Triviale Tropen
Materialien zum 9. Internationalen Filmhistorischen Kongreß, Hamburg, 1996
Zeitgenössische Pressestimmen

Selam aleikum!

Martin Ziegler

in: Film-Kurier, Nr. 72, 9.4.1920


SELAM ALEIKUM (bitte nicht mit Salem-Aleikum-Zigaretten verwechseln) ist das erste Filmwerk der Orient-Film und wird ausschließlich von Mitgliedern Leipziger Bühnen dargestellt.

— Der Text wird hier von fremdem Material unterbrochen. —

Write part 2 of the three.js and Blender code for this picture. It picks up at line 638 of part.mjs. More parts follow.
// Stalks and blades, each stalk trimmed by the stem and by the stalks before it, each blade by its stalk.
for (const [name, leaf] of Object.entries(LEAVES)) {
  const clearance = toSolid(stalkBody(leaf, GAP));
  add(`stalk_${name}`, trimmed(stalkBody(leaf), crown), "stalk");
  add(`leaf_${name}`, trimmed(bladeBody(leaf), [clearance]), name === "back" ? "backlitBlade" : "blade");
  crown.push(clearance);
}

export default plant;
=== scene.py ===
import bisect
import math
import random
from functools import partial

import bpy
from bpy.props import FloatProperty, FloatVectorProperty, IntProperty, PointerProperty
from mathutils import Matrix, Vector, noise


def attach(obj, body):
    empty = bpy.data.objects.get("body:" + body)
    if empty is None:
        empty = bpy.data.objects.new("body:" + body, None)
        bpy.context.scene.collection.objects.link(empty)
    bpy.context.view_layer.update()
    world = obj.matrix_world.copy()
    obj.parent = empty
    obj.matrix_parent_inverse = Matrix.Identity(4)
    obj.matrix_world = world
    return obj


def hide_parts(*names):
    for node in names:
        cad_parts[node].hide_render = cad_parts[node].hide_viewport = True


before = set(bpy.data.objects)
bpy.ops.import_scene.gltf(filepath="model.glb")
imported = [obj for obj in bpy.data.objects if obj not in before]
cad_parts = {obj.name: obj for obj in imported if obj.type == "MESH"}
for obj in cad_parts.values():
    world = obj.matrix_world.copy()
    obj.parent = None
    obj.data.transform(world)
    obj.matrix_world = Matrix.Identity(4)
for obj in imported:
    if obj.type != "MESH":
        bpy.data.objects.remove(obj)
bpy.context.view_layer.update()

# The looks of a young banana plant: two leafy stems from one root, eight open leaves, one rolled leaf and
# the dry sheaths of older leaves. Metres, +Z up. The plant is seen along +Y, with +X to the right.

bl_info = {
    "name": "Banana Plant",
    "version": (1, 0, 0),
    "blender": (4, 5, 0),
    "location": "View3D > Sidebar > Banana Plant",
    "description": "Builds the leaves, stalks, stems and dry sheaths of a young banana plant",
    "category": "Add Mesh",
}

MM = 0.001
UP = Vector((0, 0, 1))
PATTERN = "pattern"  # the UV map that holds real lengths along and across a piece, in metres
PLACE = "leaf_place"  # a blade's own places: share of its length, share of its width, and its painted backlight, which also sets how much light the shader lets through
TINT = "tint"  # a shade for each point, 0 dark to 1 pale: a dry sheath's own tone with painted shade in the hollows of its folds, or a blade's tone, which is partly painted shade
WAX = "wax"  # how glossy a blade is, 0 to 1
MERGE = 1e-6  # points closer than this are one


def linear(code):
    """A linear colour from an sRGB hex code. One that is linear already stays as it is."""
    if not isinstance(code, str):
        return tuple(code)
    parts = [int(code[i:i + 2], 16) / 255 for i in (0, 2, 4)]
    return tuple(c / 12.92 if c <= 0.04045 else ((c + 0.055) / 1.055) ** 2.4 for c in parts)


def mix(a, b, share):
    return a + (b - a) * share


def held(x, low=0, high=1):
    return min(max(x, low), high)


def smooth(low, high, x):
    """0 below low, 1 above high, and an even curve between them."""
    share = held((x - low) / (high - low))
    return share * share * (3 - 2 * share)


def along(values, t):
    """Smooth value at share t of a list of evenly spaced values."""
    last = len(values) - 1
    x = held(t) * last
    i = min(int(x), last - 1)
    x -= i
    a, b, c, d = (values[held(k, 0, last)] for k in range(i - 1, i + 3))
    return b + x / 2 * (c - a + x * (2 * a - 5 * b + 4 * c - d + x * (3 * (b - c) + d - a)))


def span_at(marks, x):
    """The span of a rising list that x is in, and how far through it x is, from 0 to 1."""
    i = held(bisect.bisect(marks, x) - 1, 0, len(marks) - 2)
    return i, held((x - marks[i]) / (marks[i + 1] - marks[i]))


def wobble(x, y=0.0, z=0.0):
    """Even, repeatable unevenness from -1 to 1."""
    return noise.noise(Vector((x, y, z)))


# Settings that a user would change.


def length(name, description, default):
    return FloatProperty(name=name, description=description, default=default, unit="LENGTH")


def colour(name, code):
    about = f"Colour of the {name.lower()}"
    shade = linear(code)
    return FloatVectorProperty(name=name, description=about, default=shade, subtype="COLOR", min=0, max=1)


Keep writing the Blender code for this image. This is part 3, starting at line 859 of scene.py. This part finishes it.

Das von Edmund Linke stammende Manuskript ist ziemlich verfehlt. Die Handlung, durch allerhand Einzelheiten auf sieben Akte ausgedehnt, ist dürftig, konfliktarm und obendrein noch so verwirrt, daß man das Durcheinander schwer versteht und sich langweilt. Die Szenen, in denen so wenig vorgeht, dafür aber umso mehr gesprochen wird, sind zu lang und müßten, um dem Film zur Wirkung zu verhelfen, bedeutend gekürzt werden. Erfreulicherweise sind wenigstens nicht übermäßig viel Zwischentitel vorhanden. Steigerung läßt die Handlung, die sich immer in gleichem Tempo hinzieht, ganz vermissen. Zu allen Verfehlungen des Films, dessen Handlung in Mekka, Mosul, Isphahan, Basra und sonstwo spielt, kommt noch, daß dem Leipziger Publikum die Illusion genommen wird, wenn ungeschickt und wenig täuschend aufgenommen die Freitreppe des Völkerschlachtdenkmals, der Tropfsteinfelsen des Zoo und allerhand anderes echt Leipzigerisches als echt Orientalisches vorgetäuscht wird.

Bedeutend milieuechter als die Außenaufnahmen wirken die im Atelier gestellten Szenen. Hier hat Herr Linke, der für die Dekoration verantwortlich ist, unbestritten Großes vollbracht. Die Bilder sind meist wunderbar und geradezu prachtstrotzend ausgestattet mit orientalischen Teppichen, Behängen und anderen wertvollen Gegenständen, die Herr Linke in Unmenge besitzt. Hierdurch wirken die Szenen außerordentlich bildhaft (z.B. Alhambra, Markt), falls sie nicht zu übertrieben bunt und zu dunkel sind.